** start Extracted entries **
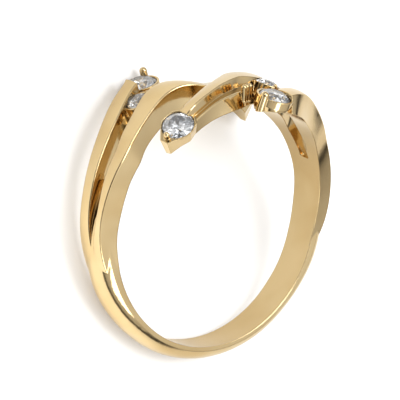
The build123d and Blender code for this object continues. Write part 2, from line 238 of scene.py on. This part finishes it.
def polish_marks():
    """Fine lines left by the polishing wheel, with a slow waver of the surface under them."""
    group, entry, result = new_group(
        "Polish marks",
        [
            ("Vector", "NodeSocketVector", None),
            ("Line Scale", "NodeSocketFloat", 2600.0),
            ("Waver Scale", "NodeSocketFloat", 330.0),
            ("Line Share", "NodeSocketFloat", 0.3),
        ],
        [("Height", "NodeSocketFloat"), ("Lines", "NodeSocketFloat")],
    )
    stretch = add_node(group, "ShaderNodeMapping")
    stretch.inputs["Rotation"].default_value = LINE_TURN
    stretch.inputs["Scale"].default_value = LINE_STRETCH
    group.links.new(entry.outputs["Vector"], stretch.inputs["Vector"])
    lines = add_node(group, "ShaderNodeTexNoise")
    lines.inputs["Detail"].default_value = 4.0
    group.links.new(stretch.outputs["Vector"], lines.inputs["Vector"])
    group.links.new(entry.outputs["Line Scale"], lines.inputs["Scale"])
    waver = add_node(group, "ShaderNodeTexNoise")
    waver.inputs["Detail"].default_value = 1.0
    group.links.new(entry.outputs["Vector"], waver.inputs["Vector"])
    group.links.new(entry.outputs["Waver Scale"], waver.inputs["Scale"])
    share = maths(group, "MULTIPLY", lines.outputs["Fac"], entry.outputs["Line Share"])
    height = maths(group, "ADD", share, waver.outputs["Fac"])
    group.links.new(height, result.inputs["Height"])
    group.links.new(lines.outputs["Fac"], result.inputs["Lines"])
    return group


def tone_drift():
    """Two tones that drift into each other over the surface."""
    group, entry, result = new_group(
        "Tone drift",
        [
            ("Vector", "NodeSocketVector", None),
            ("Drift Scale", "NodeSocketFloat", 180.0),
            ("Light Tone", "NodeSocketColor", (1, 1, 1, 1)),
            ("Deep Tone", "NodeSocketColor", (0.8, 0.8, 0.8, 1)),
        ],
        [("Color", "NodeSocketColor")],
    )
    cloud = add_node(group, "ShaderNodeTexNoise")
    cloud.inputs["Detail"].default_value = 3.0
    group.links.new(entry.outputs["Vector"], cloud.inputs["Vector"])
    group.links.new(entry.outputs["Drift Scale"], cloud.inputs["Scale"])
    share = stretch_range(group, cloud.outputs["Fac"], DRIFT_SPREAD)
    blend = mix_colours(group, share, entry.outputs["Deep Tone"], entry.outputs["Light Tone"])
    group.links.new(blend, result.inputs["Color"])
    return group


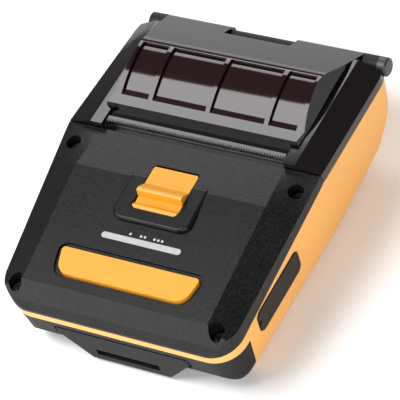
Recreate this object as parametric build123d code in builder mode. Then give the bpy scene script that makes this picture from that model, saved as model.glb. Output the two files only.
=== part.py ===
"""Portable label printer: a hand-held printer with a hinged, see-through paper cover.

Frame: X to the right, Y to the rear hinge, Z up, millimetres. The origin lies on the table,
under the middle of the case. The paper leaves through the gap between cover and top case.
"""
from build123d import *
import os
from math import asin, atan, atan2, cos, degrees, pi, radians, sin, tan

os.makedirs("parts", exist_ok=True)

# Whole body, seen from above: widest at the joint between top case and cover
body_length = 150.0
joint_width = 118.4
front_taper = 11.4
rear_taper = 2.0
joint_y = 7.0
front_corner = 13.0
rear_corner = 13.5
joint_blend = 120.0
front_width = joint_width - front_taper
rear_width = joint_width - rear_taper
front_end = -body_length / 2
rear_end = body_length / 2

# Whole body, seen from the side; the lower sides lean in by side_draft for each millimetre down
foot_height = 1.0
side_draft = 0.115
side_round = 8.0
front_round = 18.0
rear_round = 46.0
parting_front_z = 25.9
parting_joint_z = 39.4
parting_rear_z = 33.3

# Shells and running clearances
shell_wall = 2.0
case_wall = 2.1
floor_wall = 2.2
snug = 0.1
running = 0.4

# Upper side walls above the parting line, at the front end, the joint and the rear end
wall_front_height = 6.9
wall_joint_height = 4.5
wall_rear_height = 4.0

# Top case: sloping main face, level platform behind its crease, tongue round the latch
face_setback = 7.6
face_rise = 12.2
face_front_margin = 11.0
platform_length = 20.4
platform_rise = 4.8
platform_slope = 0.048
crease_margin = 13.3
platform_rear_margin = 16.1
tongue_half = 18.1
tongue_front_gap = 7.3
tongue_rise = 0.3
tongue_slope = 0.02
tongue_corner = 5.0
tongue_round = 1.2
lip_height = 4.8
lip_setback = 2.2
face_front_y = front_end + face_setback
face_front_z = parting_front_z + face_rise
crease_y = joint_y - platform_length

# Cover: flat lip, raised brow behind the paper trough, ribbed dome, rear panel down to the hinge
lip_rise = 7.7
flange_slope = 0.06
flange_margin = 11.2
cover_wall = 1.8
trough_length = 10.2
trough_depth = 1.7
brow_front_rise = 2.4
brow_rear_rise = 1.3
dome_setback = 16.0
dome_bulge = 1.5
dome_margin = 2.4
dome_taper = 3.2
crest_rise = 6.5
crest_round = 14.0
panel_length = 23.5
rib_pitch = 27.3
rib_width = 2.0
rib_count = 3
bay_depth = 1.3
bay_margin = 1.2
trough_margin = 3.0
hinge_rise = 2.9
barrel_radius = 4.0
barrel_margin = 12.2
flank_gap = 4.5
notch_half = 15.6
hinge_pin_radius = 1.5
cap_radius = 4.0
cap_length = 4.0
lip_front_z = parting_joint_z + lip_rise
flange_half = joint_width / 2 - flange_margin
trough_rear_y = joint_y + trough_length
dome_base_y = joint_y + dome_setback
hinge_y = rear_end - barrel_radius
hinge_z = parting_rear_z + hinge_rise
crest_y = hinge_y - panel_length
crest_z = lip_front_z + crest_rise
dome_base_half = flange_half - dome_margin
dome_top_half = dome_base_half - dome_taper
bay_half = dome_top_half - bay_margin
trough_half = dome_base_half - trough_margin
barrel_half = joint_width / 2 - barrel_margin
cover_flank_rear_y = hinge_y - flank_gap

# The rear panel runs from the crest, tangent to the hinge barrel
crest_reach = ((hinge_y - crest_y) ** 2 + (crest_z - hinge_z) ** 2) ** 0.5
panel_slope = tan(atan2(crest_z - hinge_z, hinge_y - crest_y) - asin(barrel_radius / crest_reach))

# Print mechanism, hung under the cover's lip and in the lower case below it
platen_setback = 7.5
platen_drop = 12.9
platen_radius = 6.0
platen_margin = 2.1
platen_shaft_radius = 2.5
bush_radius = 4.5
arm_thickness = 2.0
frame_plate = 1.2
gear_module = 0.6
pinion_teeth = 12
idler_teeth = 30
platen_teeth = 24
gear_width = 2.2
motor_radius = 9.6
motor_length = 18.0
platen_y = joint_y + platen_setback
platen_z = lip_front_z - platen_drop
platen_half = trough_half - platen_margin

# Battery pack
battery_top_half = 31.4
battery_foot_half = 18.4
battery_flank_z = 14.5
battery_top_z = 18.2
battery_setback = 0.6
battery_length = 56.8
bay_wall = 1.6
battery_front_y = front_end + battery_setback
battery_rear_y = battery_front_y + battery_length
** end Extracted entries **
▶ _The exercise_: Return the whole listing exactly, with every line included.

▶ _Problem solution_:
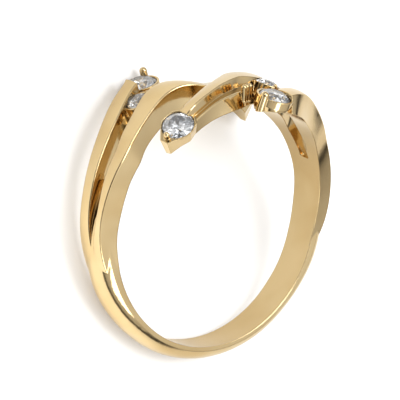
The build123d and Blender code for this object continues. Write part 2, from line 238 of scene.py on. This part finishes it.
def polish_marks():
    """Fine lines left by the polishing wheel, with a slow waver of the surface under them."""
    group, entry, result = new_group(
        "Polish marks",
        [
            ("Vector", "NodeSocketVector", None),
            ("Line Scale", "NodeSocketFloat", 2600.0),
            ("Waver Scale", "NodeSocketFloat", 330.0),
            ("Line Share", "NodeSocketFloat", 0.3),
        ],
        [("Height", "NodeSocketFloat"), ("Lines", "NodeSocketFloat")],
    )
    stretch = add_node(group, "ShaderNodeMapping")
    stretch.inputs["Rotation"].default_value = LINE_TURN
    stretch.inputs["Scale"].default_value = LINE_STRETCH
    group.links.new(entry.outputs["Vector"], stretch.inputs["Vector"])
    lines = add_node(group, "ShaderNodeTexNoise")
    lines.inputs["Detail"].default_value = 4.0
    group.links.new(stretch.outputs["Vector"], lines.inputs["Vector"])
    group.links.new(entry.outputs["Line Scale"], lines.inputs["Scale"])
    waver = add_node(group, "ShaderNodeTexNoise")
    waver.inputs["Detail"].default_value = 1.0
    group.links.new(entry.outputs["Vector"], waver.inputs["Vector"])
    group.links.new(entry.outputs["Waver Scale"], waver.inputs["Scale"])
    share = maths(group, "MULTIPLY", lines.outputs["Fac"], entry.outputs["Line Share"])
    height = maths(group, "ADD", share, waver.outputs["Fac"])
    group.links.new(height, result.inputs["Height"])
    group.links.new(lines.outputs["Fac"], result.inputs["Lines"])
    return group


def tone_drift():
    """Two tones that drift into each other over the surface."""
    group, entry, result = new_group(
        "Tone drift",
        [
            ("Vector", "NodeSocketVector", None),
            ("Drift Scale", "NodeSocketFloat", 180.0),
            ("Light Tone", "NodeSocketColor", (1, 1, 1, 1)),
            ("Deep Tone", "NodeSocketColor", (0.8, 0.8, 0.8, 1)),
        ],
        [("Color", "NodeSocketColor")],
    )
    cloud = add_node(group, "ShaderNodeTexNoise")
    cloud.inputs["Detail"].default_value = 3.0
    group.links.new(entry.outputs["Vector"], cloud.inputs["Vector"])
    group.links.new(entry.outputs["Drift Scale"], cloud.inputs["Scale"])
    share = stretch_range(group, cloud.outputs["Fac"], DRIFT_SPREAD)
    blend = mix_colours(group, share, entry.outputs["Deep Tone"], entry.outputs["Light Tone"])
    group.links.new(blend, result.inputs["Color"])
    return group


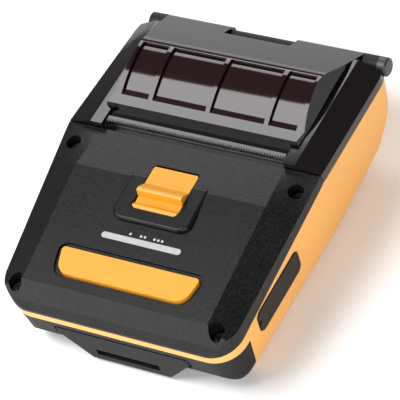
Recreate this object as parametric build123d code in builder mode. Then give the bpy scene script that makes this picture from that model, saved as model.glb. Output the two files only.
=== part.py ===
"""Portable label printer: a hand-held printer with a hinged, see-through paper cover.

Frame: X to the right, Y to the rear hinge, Z up, millimetres. The origin lies on the table,
under the middle of the case. The paper leaves through the gap between cover and top case.
"""
from build123d import *
import os
from math import asin, atan, atan2, cos, degrees, pi, radians, sin, tan

os.makedirs("parts", exist_ok=True)

# Whole body, seen from above: widest at the joint between top case and cover
body_length = 150.0
joint_width = 118.4
front_taper = 11.4
rear_taper = 2.0
joint_y = 7.0
front_corner = 13.0
rear_corner = 13.5
joint_blend = 120.0
front_width = joint_width - front_taper
rear_width = joint_width - rear_taper
front_end = -body_length / 2
rear_end = body_length / 2

# Whole body, seen from the side; the lower sides lean in by side_draft for each millimetre down
foot_height = 1.0
side_draft = 0.115
side_round = 8.0
front_round = 18.0
rear_round = 46.0
parting_front_z = 25.9
parting_joint_z = 39.4
parting_rear_z = 33.3

# Shells and running clearances
shell_wall = 2.0
case_wall = 2.1
floor_wall = 2.2
snug = 0.1
running = 0.4

# Upper side walls above the parting line, at the front end, the joint and the rear end
wall_front_height = 6.9
wall_joint_height = 4.5
wall_rear_height = 4.0

# Top case: sloping main face, level platform behind its crease, tongue round the latch
face_setback = 7.6
face_rise = 12.2
face_front_margin = 11.0
platform_length = 20.4
platform_rise = 4.8
platform_slope = 0.048
crease_margin = 13.3
platform_rear_margin = 16.1
tongue_half = 18.1
tongue_front_gap = 7.3
tongue_rise = 0.3
tongue_slope = 0.02
tongue_corner = 5.0
tongue_round = 1.2
lip_height = 4.8
lip_setback = 2.2
face_front_y = front_end + face_setback
face_front_z = parting_front_z + face_rise
crease_y = joint_y - platform_length

# Cover: flat lip, raised brow behind the paper trough, ribbed dome, rear panel down to the hinge
lip_rise = 7.7
flange_slope = 0.06
flange_margin = 11.2
cover_wall = 1.8
trough_length = 10.2
trough_depth = 1.7
brow_front_rise = 2.4
brow_rear_rise = 1.3
dome_setback = 16.0
dome_bulge = 1.5
dome_margin = 2.4
dome_taper = 3.2
crest_rise = 6.5
crest_round = 14.0
panel_length = 23.5
rib_pitch = 27.3
rib_width = 2.0
rib_count = 3
bay_depth = 1.3
bay_margin = 1.2
trough_margin = 3.0
hinge_rise = 2.9
barrel_radius = 4.0
barrel_margin = 12.2
flank_gap = 4.5
notch_half = 15.6
hinge_pin_radius = 1.5
cap_radius = 4.0
cap_length = 4.0
lip_front_z = parting_joint_z + lip_rise
flange_half = joint_width / 2 - flange_margin
trough_rear_y = joint_y + trough_length
dome_base_y = joint_y + dome_setback
hinge_y = rear_end - barrel_radius
hinge_z = parting_rear_z + hinge_rise
crest_y = hinge_y - panel_length
crest_z = lip_front_z + crest_rise
dome_base_half = flange_half - dome_margin
dome_top_half = dome_base_half - dome_taper
bay_half = dome_top_half - bay_margin
trough_half = dome_base_half - trough_margin
barrel_half = joint_width / 2 - barrel_margin
cover_flank_rear_y = hinge_y - flank_gap

# The rear panel runs from the crest, tangent to the hinge barrel
crest_reach = ((hinge_y - crest_y) ** 2 + (crest_z - hinge_z) ** 2) ** 0.5
panel_slope = tan(atan2(crest_z - hinge_z, hinge_y - crest_y) - asin(barrel_radius / crest_reach))

# Print mechanism, hung under the cover's lip and in the lower case below it
platen_setback = 7.5
platen_drop = 12.9
platen_radius = 6.0
platen_margin = 2.1
platen_shaft_radius = 2.5
bush_radius = 4.5
arm_thickness = 2.0
frame_plate = 1.2
gear_module = 0.6
pinion_teeth = 12
idler_teeth = 30
platen_teeth = 24
gear_width = 2.2
motor_radius = 9.6
motor_length = 18.0
platen_y = joint_y + platen_setback
platen_z = lip_front_z - platen_drop
platen_half = trough_half - platen_margin

# Battery pack
battery_top_half = 31.4
battery_foot_half = 18.4
battery_flank_z = 14.5
battery_top_z = 18.2
battery_setback = 0.6
battery_length = 56.8
bay_wall = 1.6
battery_front_y = front_end + battery_setback
battery_rear_y = battery_front_y + battery_length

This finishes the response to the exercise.